• [TASK GOAL] Print, without altering anything, the lines from the one that holds "left_side_panel();" to the one that holds "raise FrameError(why)", inclusive. No other lines belong in the output.

** Start MATERIAL **

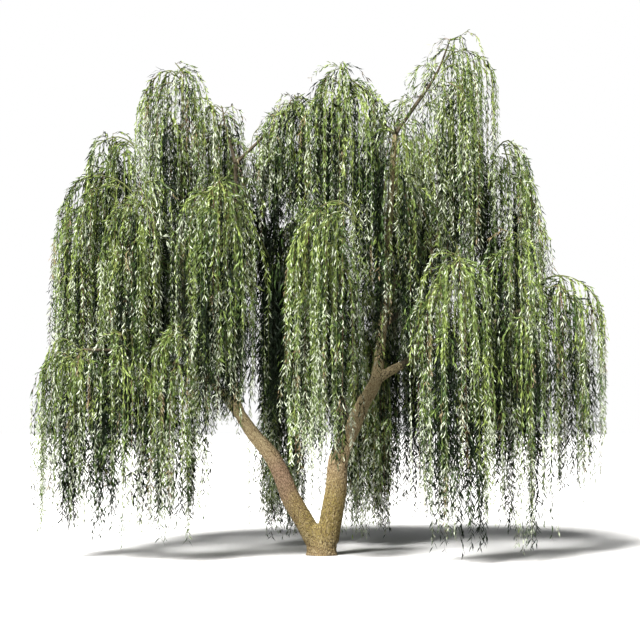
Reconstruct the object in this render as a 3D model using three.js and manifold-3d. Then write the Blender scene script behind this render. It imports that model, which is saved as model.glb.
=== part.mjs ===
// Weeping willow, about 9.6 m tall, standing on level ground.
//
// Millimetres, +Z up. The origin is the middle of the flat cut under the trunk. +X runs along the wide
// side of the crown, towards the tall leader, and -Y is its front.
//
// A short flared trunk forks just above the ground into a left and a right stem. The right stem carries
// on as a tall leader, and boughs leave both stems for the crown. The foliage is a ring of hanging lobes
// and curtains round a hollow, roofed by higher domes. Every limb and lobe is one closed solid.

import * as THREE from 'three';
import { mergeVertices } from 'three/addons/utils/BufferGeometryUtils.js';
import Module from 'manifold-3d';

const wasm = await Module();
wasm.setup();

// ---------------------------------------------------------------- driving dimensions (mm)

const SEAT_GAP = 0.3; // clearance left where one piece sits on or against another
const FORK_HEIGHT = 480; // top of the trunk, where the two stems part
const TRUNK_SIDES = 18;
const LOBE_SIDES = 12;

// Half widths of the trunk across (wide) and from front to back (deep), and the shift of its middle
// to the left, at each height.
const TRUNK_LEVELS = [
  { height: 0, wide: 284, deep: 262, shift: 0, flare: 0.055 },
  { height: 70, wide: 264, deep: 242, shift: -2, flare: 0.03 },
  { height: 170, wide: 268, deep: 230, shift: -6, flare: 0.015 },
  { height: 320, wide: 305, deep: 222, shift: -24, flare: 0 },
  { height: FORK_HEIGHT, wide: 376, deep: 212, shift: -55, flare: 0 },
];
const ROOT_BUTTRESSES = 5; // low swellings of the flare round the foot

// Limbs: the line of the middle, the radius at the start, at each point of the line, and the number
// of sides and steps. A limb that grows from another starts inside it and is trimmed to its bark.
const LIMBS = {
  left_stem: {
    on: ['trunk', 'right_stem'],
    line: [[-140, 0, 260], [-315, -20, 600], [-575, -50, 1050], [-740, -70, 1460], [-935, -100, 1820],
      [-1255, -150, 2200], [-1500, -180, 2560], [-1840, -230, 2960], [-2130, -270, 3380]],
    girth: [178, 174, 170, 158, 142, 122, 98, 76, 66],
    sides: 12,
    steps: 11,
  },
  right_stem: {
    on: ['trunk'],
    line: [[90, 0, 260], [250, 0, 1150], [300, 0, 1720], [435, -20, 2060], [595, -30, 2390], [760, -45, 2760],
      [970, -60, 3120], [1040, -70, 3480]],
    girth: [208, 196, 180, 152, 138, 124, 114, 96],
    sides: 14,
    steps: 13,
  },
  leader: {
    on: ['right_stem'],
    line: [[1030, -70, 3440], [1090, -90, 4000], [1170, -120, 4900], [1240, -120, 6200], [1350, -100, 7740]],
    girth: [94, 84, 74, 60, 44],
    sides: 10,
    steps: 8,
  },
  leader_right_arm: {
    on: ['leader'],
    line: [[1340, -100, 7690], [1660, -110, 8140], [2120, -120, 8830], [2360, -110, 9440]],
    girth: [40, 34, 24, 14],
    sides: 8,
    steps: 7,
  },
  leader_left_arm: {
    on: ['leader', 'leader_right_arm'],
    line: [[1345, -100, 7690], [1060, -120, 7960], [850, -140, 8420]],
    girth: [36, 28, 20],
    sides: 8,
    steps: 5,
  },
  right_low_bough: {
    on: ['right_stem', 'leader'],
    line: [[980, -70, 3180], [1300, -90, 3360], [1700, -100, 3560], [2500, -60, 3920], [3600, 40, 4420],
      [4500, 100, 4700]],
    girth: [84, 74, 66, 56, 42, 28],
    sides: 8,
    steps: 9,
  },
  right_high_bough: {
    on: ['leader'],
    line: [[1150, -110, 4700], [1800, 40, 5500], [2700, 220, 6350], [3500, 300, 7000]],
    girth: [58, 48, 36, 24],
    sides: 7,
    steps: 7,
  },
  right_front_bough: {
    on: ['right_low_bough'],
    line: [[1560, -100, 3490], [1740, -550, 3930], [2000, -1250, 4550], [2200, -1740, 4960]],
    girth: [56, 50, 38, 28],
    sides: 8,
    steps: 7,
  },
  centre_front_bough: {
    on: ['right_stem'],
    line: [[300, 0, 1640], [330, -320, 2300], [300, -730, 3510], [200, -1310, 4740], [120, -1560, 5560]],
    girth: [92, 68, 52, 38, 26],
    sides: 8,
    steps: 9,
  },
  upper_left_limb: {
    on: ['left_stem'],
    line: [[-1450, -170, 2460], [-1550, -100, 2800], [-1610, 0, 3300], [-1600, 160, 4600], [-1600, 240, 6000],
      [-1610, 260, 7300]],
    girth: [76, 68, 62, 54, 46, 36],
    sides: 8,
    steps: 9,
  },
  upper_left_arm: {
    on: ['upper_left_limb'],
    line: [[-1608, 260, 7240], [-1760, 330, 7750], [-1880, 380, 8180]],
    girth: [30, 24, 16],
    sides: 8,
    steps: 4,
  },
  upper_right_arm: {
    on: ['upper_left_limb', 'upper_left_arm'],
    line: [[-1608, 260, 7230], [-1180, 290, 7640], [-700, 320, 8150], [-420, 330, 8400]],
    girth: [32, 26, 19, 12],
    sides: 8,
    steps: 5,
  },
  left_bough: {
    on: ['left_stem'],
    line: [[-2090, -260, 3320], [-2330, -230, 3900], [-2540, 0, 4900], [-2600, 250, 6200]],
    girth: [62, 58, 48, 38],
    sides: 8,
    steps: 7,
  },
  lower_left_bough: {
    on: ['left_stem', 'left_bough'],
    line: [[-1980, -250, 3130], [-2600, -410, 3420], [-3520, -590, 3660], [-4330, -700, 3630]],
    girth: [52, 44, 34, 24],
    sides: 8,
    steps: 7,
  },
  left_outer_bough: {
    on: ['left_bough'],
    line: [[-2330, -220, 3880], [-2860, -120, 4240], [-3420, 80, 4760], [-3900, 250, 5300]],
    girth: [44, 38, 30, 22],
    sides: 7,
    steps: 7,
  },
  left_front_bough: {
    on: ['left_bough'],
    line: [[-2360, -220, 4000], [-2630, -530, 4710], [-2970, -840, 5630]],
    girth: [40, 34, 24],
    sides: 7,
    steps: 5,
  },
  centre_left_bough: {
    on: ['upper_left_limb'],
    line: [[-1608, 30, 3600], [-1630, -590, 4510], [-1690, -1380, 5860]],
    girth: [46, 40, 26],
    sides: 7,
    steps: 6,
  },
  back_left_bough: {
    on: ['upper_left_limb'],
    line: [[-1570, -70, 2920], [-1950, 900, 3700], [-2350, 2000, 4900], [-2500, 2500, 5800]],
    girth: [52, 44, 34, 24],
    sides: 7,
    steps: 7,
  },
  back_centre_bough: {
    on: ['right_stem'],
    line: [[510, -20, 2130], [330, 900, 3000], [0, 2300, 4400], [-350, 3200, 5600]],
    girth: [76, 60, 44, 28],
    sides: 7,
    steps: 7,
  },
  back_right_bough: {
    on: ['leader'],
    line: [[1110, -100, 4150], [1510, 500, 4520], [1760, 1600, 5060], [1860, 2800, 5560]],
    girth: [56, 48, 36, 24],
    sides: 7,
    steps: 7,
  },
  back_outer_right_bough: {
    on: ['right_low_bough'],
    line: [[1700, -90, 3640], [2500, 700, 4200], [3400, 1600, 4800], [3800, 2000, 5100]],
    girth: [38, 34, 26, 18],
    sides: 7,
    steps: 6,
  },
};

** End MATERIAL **
** Start MATERIAL **

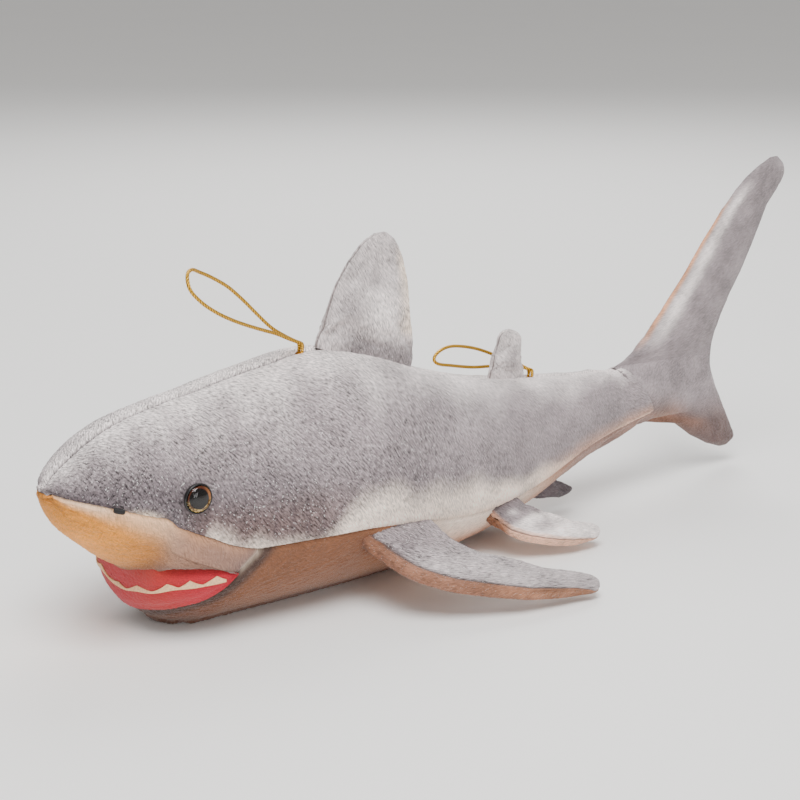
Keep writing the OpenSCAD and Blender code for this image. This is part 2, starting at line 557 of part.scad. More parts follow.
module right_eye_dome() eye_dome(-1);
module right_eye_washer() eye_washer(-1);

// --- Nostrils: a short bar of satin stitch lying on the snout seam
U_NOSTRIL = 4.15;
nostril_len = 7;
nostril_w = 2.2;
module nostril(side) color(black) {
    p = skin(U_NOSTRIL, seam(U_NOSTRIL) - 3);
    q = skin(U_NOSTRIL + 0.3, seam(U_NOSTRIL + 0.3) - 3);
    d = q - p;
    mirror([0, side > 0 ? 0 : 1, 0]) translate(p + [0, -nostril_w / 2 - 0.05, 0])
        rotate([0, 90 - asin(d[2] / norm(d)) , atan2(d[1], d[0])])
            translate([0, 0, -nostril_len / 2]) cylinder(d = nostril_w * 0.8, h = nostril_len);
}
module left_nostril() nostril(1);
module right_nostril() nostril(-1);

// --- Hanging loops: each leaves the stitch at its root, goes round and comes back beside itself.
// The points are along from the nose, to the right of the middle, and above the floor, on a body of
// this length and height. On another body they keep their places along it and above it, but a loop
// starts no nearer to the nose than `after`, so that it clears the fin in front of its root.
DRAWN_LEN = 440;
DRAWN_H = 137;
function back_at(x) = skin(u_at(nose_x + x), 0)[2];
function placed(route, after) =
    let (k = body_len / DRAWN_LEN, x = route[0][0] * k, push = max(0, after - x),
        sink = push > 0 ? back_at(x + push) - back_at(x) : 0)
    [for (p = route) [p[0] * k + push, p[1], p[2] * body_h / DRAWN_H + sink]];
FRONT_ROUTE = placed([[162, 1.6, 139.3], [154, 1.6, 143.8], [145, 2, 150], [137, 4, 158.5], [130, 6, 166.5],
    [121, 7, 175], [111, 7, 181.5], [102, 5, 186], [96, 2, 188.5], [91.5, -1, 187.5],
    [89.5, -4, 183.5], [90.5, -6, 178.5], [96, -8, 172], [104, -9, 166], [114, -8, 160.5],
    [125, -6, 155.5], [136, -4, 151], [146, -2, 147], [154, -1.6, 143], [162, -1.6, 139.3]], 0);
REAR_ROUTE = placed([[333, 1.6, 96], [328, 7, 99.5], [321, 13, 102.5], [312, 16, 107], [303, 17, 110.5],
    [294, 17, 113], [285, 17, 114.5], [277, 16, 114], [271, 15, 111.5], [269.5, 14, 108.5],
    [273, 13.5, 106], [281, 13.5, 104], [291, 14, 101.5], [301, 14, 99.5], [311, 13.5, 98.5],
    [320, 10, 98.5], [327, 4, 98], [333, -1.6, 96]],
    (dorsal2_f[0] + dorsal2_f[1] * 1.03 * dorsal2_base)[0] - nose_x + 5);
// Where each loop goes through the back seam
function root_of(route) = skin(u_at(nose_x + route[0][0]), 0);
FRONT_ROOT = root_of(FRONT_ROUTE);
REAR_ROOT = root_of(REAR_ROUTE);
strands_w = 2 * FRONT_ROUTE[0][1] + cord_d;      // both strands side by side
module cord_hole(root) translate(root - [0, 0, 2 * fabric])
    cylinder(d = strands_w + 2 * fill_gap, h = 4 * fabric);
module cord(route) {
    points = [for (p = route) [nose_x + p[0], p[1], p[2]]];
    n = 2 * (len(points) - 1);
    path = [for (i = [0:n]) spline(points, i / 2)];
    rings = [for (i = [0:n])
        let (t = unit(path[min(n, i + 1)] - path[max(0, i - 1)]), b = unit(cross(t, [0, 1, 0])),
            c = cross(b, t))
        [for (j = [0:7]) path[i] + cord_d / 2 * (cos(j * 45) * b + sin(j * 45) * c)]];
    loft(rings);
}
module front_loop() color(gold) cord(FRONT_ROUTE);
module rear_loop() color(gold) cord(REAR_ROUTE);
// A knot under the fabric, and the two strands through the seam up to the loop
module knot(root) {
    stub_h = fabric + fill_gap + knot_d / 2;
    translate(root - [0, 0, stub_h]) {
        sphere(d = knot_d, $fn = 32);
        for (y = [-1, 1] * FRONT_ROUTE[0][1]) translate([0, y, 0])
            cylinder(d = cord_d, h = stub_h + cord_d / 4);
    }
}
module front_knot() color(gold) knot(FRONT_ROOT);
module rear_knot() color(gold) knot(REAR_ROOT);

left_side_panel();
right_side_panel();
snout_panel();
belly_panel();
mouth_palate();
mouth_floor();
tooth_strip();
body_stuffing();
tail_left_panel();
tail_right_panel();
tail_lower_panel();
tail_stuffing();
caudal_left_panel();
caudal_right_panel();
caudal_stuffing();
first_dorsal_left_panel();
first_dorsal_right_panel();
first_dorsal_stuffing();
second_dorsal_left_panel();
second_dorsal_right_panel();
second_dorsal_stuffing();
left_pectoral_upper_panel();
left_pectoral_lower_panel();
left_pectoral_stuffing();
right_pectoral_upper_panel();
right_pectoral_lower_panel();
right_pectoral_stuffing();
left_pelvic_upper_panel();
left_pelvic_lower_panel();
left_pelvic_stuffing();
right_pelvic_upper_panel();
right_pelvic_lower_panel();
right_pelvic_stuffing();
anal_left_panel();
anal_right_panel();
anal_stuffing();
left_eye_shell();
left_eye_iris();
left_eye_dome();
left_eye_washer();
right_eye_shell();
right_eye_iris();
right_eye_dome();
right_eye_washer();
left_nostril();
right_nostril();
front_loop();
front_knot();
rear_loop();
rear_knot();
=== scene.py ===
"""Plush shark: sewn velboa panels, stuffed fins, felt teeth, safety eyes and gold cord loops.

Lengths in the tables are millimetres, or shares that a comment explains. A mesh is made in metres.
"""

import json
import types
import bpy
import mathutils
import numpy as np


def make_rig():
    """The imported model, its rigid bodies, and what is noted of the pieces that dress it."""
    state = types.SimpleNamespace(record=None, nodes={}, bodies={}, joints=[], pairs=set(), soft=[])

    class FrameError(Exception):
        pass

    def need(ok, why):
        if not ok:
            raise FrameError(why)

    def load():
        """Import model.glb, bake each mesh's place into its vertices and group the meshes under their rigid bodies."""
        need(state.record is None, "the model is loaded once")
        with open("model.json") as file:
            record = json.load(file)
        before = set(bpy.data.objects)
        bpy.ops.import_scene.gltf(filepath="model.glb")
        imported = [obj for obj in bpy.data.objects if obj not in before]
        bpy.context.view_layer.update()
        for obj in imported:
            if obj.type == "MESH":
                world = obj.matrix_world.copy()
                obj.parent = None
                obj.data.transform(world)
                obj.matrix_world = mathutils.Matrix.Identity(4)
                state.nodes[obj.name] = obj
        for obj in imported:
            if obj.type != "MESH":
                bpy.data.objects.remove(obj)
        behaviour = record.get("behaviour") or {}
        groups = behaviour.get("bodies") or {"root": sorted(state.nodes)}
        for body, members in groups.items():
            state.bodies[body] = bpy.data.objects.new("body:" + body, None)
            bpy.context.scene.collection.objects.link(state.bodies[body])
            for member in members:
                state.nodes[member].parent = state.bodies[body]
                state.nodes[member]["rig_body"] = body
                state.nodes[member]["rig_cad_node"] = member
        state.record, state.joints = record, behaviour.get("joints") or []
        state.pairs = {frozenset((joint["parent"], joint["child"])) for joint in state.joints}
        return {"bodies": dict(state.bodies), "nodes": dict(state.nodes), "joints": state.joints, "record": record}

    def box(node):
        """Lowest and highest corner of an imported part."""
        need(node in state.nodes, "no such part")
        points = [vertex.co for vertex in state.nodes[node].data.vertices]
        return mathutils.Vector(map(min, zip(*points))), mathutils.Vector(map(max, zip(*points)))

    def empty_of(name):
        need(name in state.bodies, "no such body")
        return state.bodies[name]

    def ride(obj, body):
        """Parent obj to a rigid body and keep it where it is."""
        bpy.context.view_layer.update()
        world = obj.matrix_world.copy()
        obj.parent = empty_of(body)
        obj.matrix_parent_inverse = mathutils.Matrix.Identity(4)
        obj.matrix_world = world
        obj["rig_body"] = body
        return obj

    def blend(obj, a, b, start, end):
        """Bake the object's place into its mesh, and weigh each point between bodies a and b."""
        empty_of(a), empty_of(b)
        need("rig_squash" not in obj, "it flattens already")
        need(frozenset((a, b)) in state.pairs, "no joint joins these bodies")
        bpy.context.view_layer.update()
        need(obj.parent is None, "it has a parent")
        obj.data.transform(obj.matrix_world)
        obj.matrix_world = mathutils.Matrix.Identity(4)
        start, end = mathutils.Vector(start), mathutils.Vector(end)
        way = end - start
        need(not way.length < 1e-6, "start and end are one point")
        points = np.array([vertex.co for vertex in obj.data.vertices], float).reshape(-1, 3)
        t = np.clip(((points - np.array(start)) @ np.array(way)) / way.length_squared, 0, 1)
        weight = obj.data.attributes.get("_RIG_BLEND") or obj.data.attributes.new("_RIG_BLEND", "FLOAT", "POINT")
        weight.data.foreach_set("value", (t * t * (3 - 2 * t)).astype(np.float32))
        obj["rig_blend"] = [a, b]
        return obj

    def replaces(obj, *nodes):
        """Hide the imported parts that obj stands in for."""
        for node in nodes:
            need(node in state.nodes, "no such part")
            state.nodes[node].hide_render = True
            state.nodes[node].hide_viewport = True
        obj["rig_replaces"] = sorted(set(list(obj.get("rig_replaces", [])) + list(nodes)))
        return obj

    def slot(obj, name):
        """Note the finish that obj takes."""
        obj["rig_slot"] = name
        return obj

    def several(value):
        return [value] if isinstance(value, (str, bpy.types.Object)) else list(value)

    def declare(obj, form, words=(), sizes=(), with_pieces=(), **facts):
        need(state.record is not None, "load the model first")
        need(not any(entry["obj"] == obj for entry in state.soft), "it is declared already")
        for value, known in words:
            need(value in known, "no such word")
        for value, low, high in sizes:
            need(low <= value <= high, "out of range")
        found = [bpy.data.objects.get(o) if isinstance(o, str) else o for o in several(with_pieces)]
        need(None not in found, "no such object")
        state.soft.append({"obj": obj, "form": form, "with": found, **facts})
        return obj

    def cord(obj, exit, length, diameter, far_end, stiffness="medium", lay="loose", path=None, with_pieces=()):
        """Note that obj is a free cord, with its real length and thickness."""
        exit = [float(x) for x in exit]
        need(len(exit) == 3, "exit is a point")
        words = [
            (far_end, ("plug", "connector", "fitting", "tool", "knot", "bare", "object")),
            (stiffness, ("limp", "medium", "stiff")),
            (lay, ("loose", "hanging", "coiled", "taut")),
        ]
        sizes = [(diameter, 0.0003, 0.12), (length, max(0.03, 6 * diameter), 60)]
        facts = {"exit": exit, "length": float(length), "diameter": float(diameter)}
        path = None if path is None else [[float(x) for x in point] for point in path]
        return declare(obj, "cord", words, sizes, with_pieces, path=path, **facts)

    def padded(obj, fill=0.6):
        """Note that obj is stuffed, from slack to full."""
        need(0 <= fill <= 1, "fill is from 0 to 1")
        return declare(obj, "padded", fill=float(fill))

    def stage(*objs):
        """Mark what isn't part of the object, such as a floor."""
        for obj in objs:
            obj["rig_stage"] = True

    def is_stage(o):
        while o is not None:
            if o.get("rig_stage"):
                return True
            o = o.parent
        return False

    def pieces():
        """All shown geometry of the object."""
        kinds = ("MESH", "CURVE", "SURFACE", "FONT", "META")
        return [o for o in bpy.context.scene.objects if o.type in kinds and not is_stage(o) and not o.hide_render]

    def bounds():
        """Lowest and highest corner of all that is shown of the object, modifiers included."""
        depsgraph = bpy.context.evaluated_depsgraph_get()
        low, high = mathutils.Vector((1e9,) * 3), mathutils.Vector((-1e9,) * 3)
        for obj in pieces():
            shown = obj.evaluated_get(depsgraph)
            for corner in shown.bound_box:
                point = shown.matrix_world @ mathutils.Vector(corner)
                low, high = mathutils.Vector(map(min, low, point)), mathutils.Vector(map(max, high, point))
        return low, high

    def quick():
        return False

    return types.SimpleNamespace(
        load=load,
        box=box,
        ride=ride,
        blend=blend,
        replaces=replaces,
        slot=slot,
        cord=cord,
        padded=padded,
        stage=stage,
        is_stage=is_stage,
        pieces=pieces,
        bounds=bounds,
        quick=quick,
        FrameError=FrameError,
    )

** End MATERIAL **

• [RESPONSE TO THIS EXERCISE]
left_side_panel();
right_side_panel();
snout_panel();
belly_panel();
mouth_palate();
mouth_floor();
tooth_strip();
body_stuffing();
tail_left_panel();
tail_right_panel();
tail_lower_panel();
tail_stuffing();
caudal_left_panel();
caudal_right_panel();
caudal_stuffing();
first_dorsal_left_panel();
first_dorsal_right_panel();
first_dorsal_stuffing();
second_dorsal_left_panel();
second_dorsal_right_panel();
second_dorsal_stuffing();
left_pectoral_upper_panel();
left_pectoral_lower_panel();
left_pectoral_stuffing();
right_pectoral_upper_panel();
right_pectoral_lower_panel();
right_pectoral_stuffing();
left_pelvic_upper_panel();
left_pelvic_lower_panel();
left_pelvic_stuffing();
right_pelvic_upper_panel();
right_pelvic_lower_panel();
right_pelvic_stuffing();
anal_left_panel();
anal_right_panel();
anal_stuffing();
left_eye_shell();
left_eye_iris();
left_eye_dome();
left_eye_washer();
right_eye_shell();
right_eye_iris();
right_eye_dome();
right_eye_washer();
left_nostril();
right_nostril();
front_loop();
front_knot();
rear_loop();
rear_knot();
=== scene.py ===
"""Plush shark: sewn velboa panels, stuffed fins, felt teeth, safety eyes and gold cord loops.

Lengths in the tables are millimetres, or shares that a comment explains. A mesh is made in metres.
"""

import json
import types
import bpy
import mathutils
import numpy as np


def make_rig():
    """The imported model, its rigid bodies, and what is noted of the pieces that dress it."""
    state = types.SimpleNamespace(record=None, nodes={}, bodies={}, joints=[], pairs=set(), soft=[])

    class FrameError(Exception):
        pass

    def need(ok, why):
        if not ok:
            raise FrameError(why)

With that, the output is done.